Sus discípulos huyen, Pedro lo niega tres veces; solo Juan lo acompaña, junto a María, su madre, y las santas mujeres. Jesús sufre así el abandono de los que más quería. Perdona al buen ladrón y le promete que ese mismo día entrará en su reino. Tras un intenso sufrimiento, muere en la Cruz, signo de nuestra salvación.

El viernes y el sábado son días de inmenso dolor y desconcierto, pues Jesús ya no está. Los discípulos se esconden, por miedo, y María, en silencio, confía en la Voluntad de Dios. Sabe, en lo íntimo, que su hijo es el Mesías. Sabe que nos salvó. Pero no solo lo sabe, sino que se une al sacrificio de la cruz. Por eso ayuda a Jesús a salvar almas y por eso es Madre nuestra.

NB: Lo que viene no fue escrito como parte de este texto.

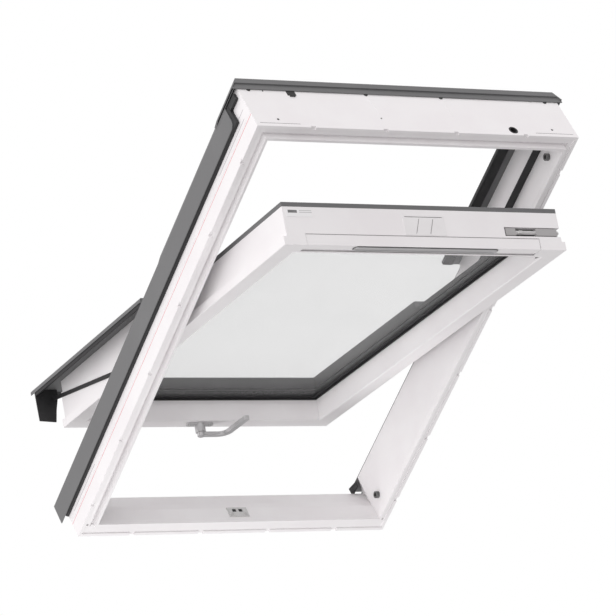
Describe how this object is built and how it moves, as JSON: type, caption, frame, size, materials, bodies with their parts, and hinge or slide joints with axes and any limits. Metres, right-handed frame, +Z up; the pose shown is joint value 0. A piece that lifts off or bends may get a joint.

El domingo es el día esperado. Todos se van dando cuenta, poco a poco, de lo que está sucediendo. Las mujeres van al sepulcro a llevar especias aromáticas que habían preparado y se encuentran con que la piedra que tapaba la tumba había sido quitada. Se les aparecen unos ángeles y a María Magdalena se le aparece Jesús. Corre a decírselo a los apóstoles y comienza, así, una nueva etapa para todos. Jesús venció a la muerte y al pecado y prometió estar con nosotros todos los días, hasta el final. 

Estos días pueden ayudarnos a revivir la pasión y la Resurrección de Jesús. Deben poder ayudarnos a mirar nuestra vida cara a Dios y a su Voluntad. Nada de lo que nos pasa o hacemos le es insignificante. Todo le importa. Por eso, frente a un panorama que para todos es incierto y desesperanzador, asegurémonos de que todo es para bien y el bien siempre vence. Recemos a un Dios que no nos abandona nunca; a un Dios que se hizo hombre como nosotros para vivir, como nosotros, el dolor, la alegría y la muerte. Confiemos en Él, que siempre nos escucha, y pidámosle por el país, por nuestro futuro, por la renovación de la fe en nuestra patria.